この須田さんの論考そのものも大変興味深いので、これについても「あやブロ」(9/10)に書いたので(http://ayablog.com/old/archives/23967)参照して頂けると嬉しい。
何よりも、そこで紹介されている荒俣宏の情報に関する認識が刺戟的だった。
荒俣宏は「やがて日常のコミュニケーションが、すべてスポンサードされる時代がくる」という。つまり、一言しゃべるたびに、あるいは書くたびに、それは「Presented by ・・・」という時代がくるというのだ。
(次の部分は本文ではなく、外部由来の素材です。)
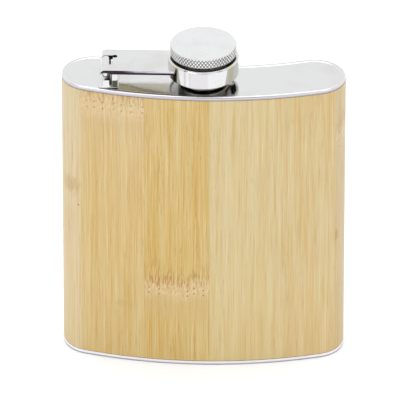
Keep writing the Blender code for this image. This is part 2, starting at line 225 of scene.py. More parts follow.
def turned(name, profile, closed, material, segments):
    """A (radius, z) profile turned round the cap's axis."""
    rows = [circle(r, z, segments) for r, z in profile]
    return skinned(name, rows, closed, material)


def bar_rows(outline, low, high, bevel):
    """An (x, z) outline swept along Y, with its end edges rounded off by bevel."""
    def shrunk(amount):
        loop = []
        for i, point in enumerate(outline):
            here = Vector(point)
            before = (here - Vector(outline[i - 1])).normalized()
            after = (Vector(outline[(i + 1) % len(outline)]) - here).normalized()
            along = before + after
            if along.length < 1e-9:
                along = after
            along.normalize()
            inwards = Vector((-along.y, along.x)) * amount * side
            loop.append(here + inwards)
        return loop

    area = sum(a[0] * b[1] - b[0] * a[1] for a, b in zip(outline, outline[1:] + outline[:1]))
    side = 1 if area > 0 else -1
    stations = [(low, bevel), (low + bevel * 0.3, bevel * 0.3), (low + bevel, 0),
                (high - bevel, 0), (high - bevel * 0.3, bevel * 0.3), (high, bevel)]
    return [[(x, y, z) for x, z in shrunk(amount)] for y, amount in stations]


def add_bar(bm, outline, low, high, bevel, origin=(0, 0, 0)):
    """Adds a bar of that outline, moved by origin."""
    rows = bar_rows(outline, low, high, bevel)
    add_rows(bm, [[tuple(a + b for a, b in zip(point, origin)) for point in row]
                  for row in rows], False)


def arc(centre, radius, start, end, steps):
    """Points of an arc in degrees, anticlockwise if end is larger."""
    points = []
    for i in range(steps + 1):
        angle = math.radians(start + (end - start) * i / steps)
        points.append((centre[0] + radius * math.cos(angle), centre[1] + radius * math.sin(angle)))
    return points


def carved(obj, cutters):
    """Takes the cutters out of obj for good."""
    for cutter in cutters:
        modifier = obj.modifiers.new("cut", "BOOLEAN")
        modifier.operation = "DIFFERENCE"
        modifier.solver = "EXACT"
        modifier.object = cutter
    bpy.context.view_layer.update()
    evaluated = obj.evaluated_get(bpy.context.evaluated_depsgraph_get())
    mesh = bpy.data.meshes.new_from_object(evaluated)
    obj.modifiers.clear()
    obj.data = mesh
    for cutter in cutters:
        bpy.data.objects.remove(cutter)


SOFT_EDGE_ANGLE = math.radians(38)


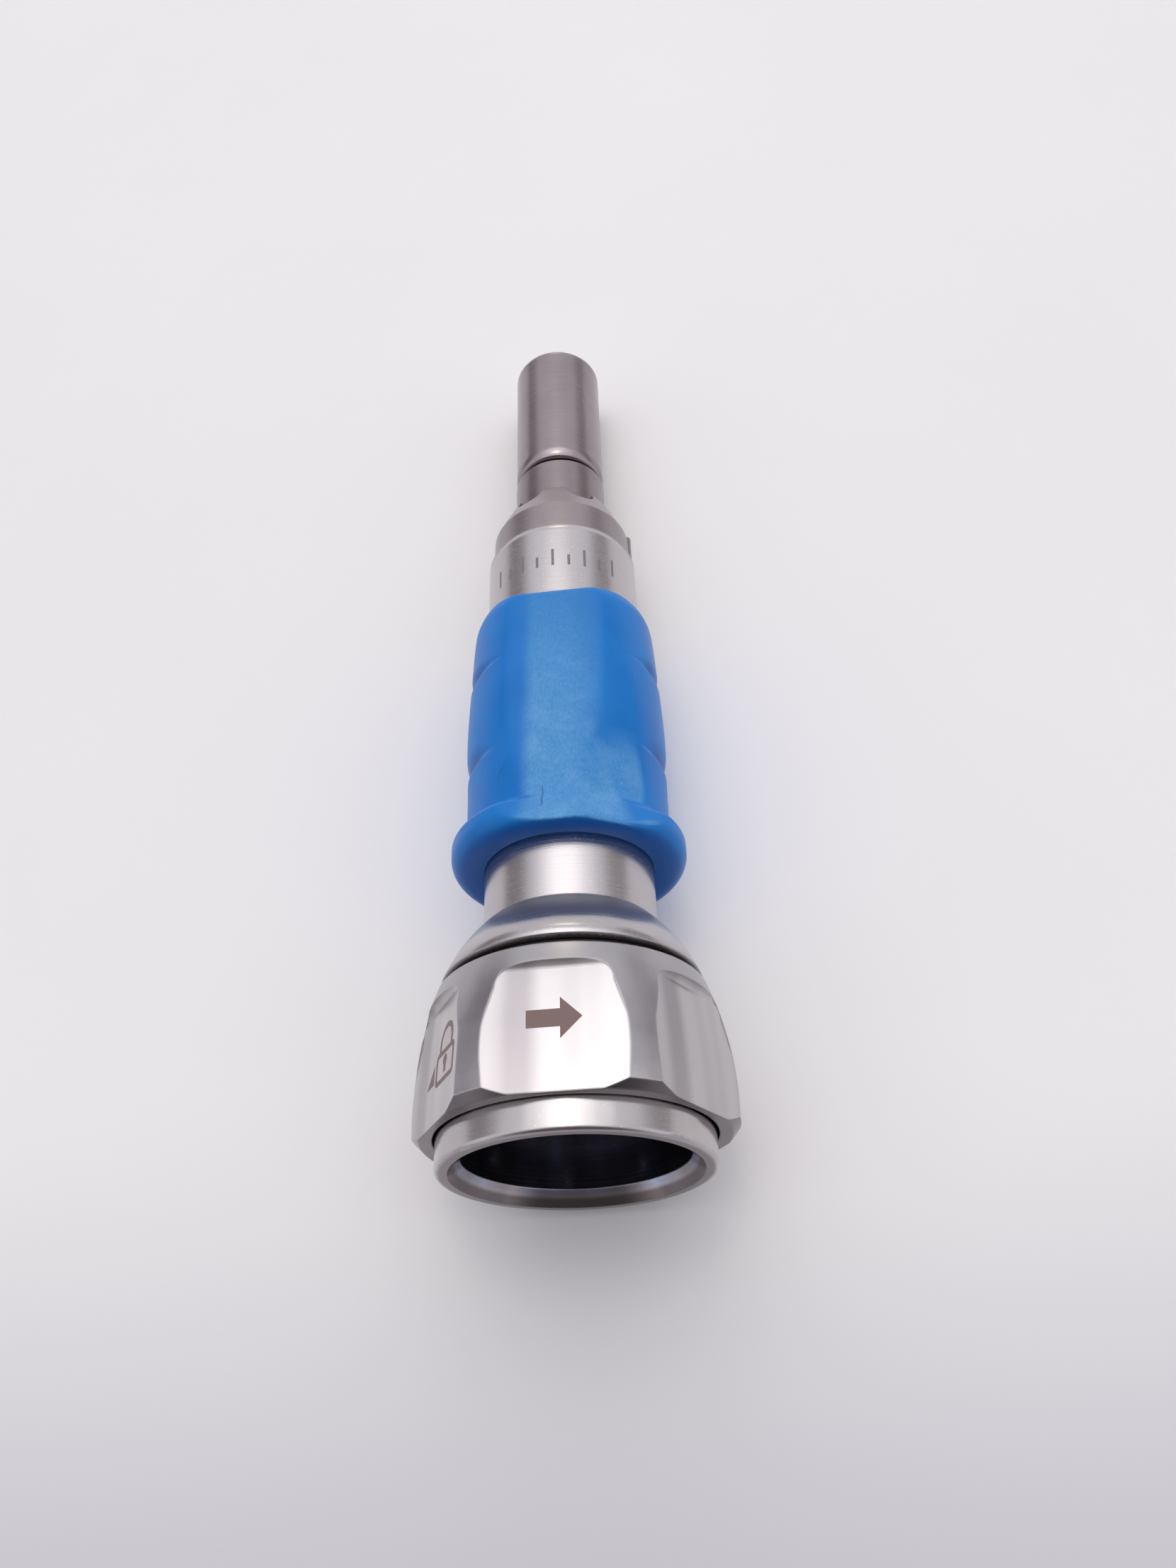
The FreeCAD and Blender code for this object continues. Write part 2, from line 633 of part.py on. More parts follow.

荒俣宏は1999年、いまから15年近くも前に見抜いていたのだ。

 

前川2

 

では、“・・・”とは何者か。メディアも広告も人々も“・・・”とどう関係するのだろうか。
9.15.の「朝日新聞」書評欄で梶山寿子は「アップル帝国の正体」(後藤直義・森川潤 文藝春秋)についてこう書いている。
「(略)日本のものづくり全体がアップルに高性能部品を供給する“下請け”と化した実態」、「製造業と同様、家電量販店もキャリアも音楽産業も『アップル帝国』に呑み込まれ、翻弄されている。“勝者総取り”の経済では、最先端技術があっても使用者に利用されるだけ。」
「アップル帝国の正体」を読んでいないので、この評が妥当かどうかの判断は差し控えるが、そしてまた荒俣宏の“Presented by ・・・”の“・・・”がアップルだ言い切るのは些か短絡であろうが、しかし“Presented by ・・・”が構造的にはこういうことであろうということは言えるのではなかろうか。